* SET EXERCISE
Extract, without alteration, each line from the start of the listing to the line bearing "# ---- Label".

☆ ☆ ☆ ☆ ☆

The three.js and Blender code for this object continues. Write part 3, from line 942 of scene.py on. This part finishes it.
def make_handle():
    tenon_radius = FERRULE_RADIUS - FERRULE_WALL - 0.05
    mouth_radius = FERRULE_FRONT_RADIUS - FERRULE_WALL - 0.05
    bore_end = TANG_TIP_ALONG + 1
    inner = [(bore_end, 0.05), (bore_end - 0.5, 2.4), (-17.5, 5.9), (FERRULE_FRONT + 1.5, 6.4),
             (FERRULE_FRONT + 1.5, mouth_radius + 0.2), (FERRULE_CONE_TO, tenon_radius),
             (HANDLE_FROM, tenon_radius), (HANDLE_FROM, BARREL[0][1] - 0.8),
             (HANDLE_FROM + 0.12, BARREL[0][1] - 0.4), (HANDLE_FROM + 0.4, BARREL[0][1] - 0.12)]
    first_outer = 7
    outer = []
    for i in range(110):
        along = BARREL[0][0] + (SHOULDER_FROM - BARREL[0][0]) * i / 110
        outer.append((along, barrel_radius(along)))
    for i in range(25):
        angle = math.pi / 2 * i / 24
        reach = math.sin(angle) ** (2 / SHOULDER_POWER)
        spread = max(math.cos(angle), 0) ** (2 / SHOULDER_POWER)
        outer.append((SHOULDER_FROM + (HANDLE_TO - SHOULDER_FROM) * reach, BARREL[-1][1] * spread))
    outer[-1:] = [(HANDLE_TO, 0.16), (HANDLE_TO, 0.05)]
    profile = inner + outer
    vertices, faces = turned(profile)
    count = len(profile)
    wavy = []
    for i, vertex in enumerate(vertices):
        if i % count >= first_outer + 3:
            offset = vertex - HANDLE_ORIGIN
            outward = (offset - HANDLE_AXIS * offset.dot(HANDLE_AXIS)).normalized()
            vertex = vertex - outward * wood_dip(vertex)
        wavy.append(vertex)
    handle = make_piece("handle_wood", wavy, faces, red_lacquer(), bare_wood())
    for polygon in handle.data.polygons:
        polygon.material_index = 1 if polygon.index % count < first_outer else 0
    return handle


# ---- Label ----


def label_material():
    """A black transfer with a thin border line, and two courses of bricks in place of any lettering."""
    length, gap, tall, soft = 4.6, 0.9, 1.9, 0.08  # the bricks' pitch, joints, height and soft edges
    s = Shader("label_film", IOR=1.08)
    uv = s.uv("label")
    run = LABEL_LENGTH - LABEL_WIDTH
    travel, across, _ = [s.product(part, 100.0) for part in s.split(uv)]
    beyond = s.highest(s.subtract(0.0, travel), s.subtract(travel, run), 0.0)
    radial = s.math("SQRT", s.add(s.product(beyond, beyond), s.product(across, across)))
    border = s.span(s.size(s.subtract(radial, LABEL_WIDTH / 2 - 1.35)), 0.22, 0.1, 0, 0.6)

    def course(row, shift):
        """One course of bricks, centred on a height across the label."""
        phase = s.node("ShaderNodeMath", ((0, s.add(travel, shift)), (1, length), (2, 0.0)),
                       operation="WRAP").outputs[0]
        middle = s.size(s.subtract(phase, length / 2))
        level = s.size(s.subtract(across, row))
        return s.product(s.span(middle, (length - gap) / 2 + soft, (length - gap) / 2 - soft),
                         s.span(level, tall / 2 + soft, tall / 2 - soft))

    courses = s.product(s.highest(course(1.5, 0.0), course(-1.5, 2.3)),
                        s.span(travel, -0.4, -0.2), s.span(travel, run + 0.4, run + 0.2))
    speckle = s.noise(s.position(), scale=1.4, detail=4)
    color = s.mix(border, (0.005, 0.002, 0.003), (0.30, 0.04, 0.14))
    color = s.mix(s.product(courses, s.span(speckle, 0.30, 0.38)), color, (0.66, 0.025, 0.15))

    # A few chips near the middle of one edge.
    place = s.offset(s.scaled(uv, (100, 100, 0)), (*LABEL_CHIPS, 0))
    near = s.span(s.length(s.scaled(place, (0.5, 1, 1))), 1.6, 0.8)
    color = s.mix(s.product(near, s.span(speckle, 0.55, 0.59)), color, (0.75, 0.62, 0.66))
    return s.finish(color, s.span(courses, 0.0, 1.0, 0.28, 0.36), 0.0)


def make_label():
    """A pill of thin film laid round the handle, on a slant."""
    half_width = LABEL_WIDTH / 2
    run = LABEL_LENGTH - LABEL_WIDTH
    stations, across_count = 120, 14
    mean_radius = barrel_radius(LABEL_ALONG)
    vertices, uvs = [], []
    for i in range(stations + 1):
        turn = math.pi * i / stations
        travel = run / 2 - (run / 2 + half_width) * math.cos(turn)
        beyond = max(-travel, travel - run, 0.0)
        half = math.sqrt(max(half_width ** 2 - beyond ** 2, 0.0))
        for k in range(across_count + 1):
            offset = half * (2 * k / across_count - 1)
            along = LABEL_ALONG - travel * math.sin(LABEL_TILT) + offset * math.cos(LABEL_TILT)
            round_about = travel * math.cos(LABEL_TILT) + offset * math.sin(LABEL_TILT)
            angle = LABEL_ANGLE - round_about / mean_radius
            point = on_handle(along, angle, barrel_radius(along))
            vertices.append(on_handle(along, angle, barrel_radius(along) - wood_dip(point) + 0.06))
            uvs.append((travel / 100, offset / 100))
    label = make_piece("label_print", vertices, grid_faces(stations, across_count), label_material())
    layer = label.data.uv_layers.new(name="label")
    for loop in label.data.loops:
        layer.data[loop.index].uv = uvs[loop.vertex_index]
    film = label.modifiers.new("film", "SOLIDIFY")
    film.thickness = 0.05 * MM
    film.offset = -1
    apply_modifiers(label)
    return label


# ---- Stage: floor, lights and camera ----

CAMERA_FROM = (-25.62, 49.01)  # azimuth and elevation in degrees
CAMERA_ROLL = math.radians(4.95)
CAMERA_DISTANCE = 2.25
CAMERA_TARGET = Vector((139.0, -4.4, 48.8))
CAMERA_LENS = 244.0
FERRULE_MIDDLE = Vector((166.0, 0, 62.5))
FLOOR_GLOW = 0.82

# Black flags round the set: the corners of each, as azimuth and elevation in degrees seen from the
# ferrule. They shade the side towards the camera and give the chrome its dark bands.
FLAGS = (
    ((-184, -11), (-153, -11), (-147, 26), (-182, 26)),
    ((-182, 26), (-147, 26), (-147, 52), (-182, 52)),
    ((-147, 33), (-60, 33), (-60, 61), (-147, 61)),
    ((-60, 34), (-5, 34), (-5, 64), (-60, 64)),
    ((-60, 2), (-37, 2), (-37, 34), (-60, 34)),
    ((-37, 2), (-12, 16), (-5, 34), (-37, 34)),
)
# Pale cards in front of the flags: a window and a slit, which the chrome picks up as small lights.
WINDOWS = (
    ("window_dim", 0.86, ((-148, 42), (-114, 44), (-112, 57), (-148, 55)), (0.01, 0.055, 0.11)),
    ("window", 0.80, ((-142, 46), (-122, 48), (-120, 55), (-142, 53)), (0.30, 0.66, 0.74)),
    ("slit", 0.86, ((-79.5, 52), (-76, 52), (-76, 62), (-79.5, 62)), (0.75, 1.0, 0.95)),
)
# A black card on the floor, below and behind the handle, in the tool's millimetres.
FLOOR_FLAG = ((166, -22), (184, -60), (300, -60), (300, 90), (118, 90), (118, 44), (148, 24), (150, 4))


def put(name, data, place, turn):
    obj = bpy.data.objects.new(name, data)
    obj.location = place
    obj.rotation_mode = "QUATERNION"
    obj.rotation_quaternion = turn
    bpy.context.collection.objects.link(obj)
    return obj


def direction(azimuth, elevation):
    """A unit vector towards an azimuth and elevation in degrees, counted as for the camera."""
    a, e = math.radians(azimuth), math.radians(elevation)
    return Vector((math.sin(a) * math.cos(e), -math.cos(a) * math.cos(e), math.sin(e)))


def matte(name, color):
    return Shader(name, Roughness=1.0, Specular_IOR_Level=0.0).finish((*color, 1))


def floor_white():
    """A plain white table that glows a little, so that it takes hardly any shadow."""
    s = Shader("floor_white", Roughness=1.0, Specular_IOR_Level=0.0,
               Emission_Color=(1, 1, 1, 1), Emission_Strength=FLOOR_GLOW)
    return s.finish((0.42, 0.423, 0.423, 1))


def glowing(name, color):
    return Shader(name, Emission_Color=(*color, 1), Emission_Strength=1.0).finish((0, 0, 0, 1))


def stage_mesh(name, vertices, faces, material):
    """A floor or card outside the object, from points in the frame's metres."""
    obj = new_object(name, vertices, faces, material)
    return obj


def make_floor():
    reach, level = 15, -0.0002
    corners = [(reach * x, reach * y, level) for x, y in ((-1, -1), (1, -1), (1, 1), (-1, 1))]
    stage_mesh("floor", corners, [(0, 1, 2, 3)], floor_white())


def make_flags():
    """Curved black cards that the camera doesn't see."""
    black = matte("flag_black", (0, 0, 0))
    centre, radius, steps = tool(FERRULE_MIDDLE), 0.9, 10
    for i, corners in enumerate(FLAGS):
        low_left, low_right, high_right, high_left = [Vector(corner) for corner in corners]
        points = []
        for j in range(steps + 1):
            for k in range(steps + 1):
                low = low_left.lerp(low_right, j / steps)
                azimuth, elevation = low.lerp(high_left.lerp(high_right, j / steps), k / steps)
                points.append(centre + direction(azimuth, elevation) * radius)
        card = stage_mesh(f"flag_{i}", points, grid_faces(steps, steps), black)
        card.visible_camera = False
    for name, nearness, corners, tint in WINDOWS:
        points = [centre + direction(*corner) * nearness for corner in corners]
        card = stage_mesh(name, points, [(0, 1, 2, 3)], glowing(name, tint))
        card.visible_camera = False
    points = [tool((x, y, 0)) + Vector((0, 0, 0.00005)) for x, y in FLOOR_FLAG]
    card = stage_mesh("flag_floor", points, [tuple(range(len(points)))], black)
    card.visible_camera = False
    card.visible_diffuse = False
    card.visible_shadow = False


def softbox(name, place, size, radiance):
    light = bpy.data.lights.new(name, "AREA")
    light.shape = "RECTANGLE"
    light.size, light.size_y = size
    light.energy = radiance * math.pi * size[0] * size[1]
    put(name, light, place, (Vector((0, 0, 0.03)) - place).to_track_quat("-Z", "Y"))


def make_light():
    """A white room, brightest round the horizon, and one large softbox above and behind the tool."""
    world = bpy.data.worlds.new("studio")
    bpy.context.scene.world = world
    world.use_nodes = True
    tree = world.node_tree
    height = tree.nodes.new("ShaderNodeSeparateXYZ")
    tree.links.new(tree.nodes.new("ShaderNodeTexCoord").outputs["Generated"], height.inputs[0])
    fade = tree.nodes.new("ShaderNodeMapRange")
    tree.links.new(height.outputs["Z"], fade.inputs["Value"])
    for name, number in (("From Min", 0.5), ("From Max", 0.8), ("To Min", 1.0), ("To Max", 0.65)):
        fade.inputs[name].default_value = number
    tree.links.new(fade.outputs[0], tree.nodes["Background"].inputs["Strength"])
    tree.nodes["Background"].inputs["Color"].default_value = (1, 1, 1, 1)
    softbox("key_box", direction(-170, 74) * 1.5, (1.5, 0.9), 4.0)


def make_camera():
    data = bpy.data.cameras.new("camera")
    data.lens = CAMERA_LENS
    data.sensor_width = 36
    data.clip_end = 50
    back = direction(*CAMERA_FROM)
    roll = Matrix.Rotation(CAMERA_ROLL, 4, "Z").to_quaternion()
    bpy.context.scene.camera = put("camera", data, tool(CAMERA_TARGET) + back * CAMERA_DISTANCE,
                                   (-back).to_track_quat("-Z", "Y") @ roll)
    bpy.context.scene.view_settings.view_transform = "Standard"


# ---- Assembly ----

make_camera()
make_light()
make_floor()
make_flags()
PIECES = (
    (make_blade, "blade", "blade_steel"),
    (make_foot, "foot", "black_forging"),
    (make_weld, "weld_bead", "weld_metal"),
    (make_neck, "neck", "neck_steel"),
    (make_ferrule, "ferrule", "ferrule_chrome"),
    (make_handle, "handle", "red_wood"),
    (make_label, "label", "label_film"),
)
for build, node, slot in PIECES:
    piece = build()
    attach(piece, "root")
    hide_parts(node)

☆ ☆ ☆ ☆ ☆

* WRITTEN ANSWER
The three.js and Blender code for this object continues. Write part 3, from line 942 of scene.py on. This part finishes it.
def make_handle():
    tenon_radius = FERRULE_RADIUS - FERRULE_WALL - 0.05
    mouth_radius = FERRULE_FRONT_RADIUS - FERRULE_WALL - 0.05
    bore_end = TANG_TIP_ALONG + 1
    inner = [(bore_end, 0.05), (bore_end - 0.5, 2.4), (-17.5, 5.9), (FERRULE_FRONT + 1.5, 6.4),
             (FERRULE_FRONT + 1.5, mouth_radius + 0.2), (FERRULE_CONE_TO, tenon_radius),
             (HANDLE_FROM, tenon_radius), (HANDLE_FROM, BARREL[0][1] - 0.8),
             (HANDLE_FROM + 0.12, BARREL[0][1] - 0.4), (HANDLE_FROM + 0.4, BARREL[0][1] - 0.12)]
    first_outer = 7
    outer = []
    for i in range(110):
        along = BARREL[0][0] + (SHOULDER_FROM - BARREL[0][0]) * i / 110
        outer.append((along, barrel_radius(along)))
    for i in range(25):
        angle = math.pi / 2 * i / 24
        reach = math.sin(angle) ** (2 / SHOULDER_POWER)
        spread = max(math.cos(angle), 0) ** (2 / SHOULDER_POWER)
        outer.append((SHOULDER_FROM + (HANDLE_TO - SHOULDER_FROM) * reach, BARREL[-1][1] * spread))
    outer[-1:] = [(HANDLE_TO, 0.16), (HANDLE_TO, 0.05)]
    profile = inner + outer
    vertices, faces = turned(profile)
    count = len(profile)
    wavy = []
    for i, vertex in enumerate(vertices):
        if i % count >= first_outer + 3:
            offset = vertex - HANDLE_ORIGIN
            outward = (offset - HANDLE_AXIS * offset.dot(HANDLE_AXIS)).normalized()
            vertex = vertex - outward * wood_dip(vertex)
        wavy.append(vertex)
    handle = make_piece("handle_wood", wavy, faces, red_lacquer(), bare_wood())
    for polygon in handle.data.polygons:
        polygon.material_index = 1 if polygon.index % count < first_outer else 0
    return handle


# ---- Label ----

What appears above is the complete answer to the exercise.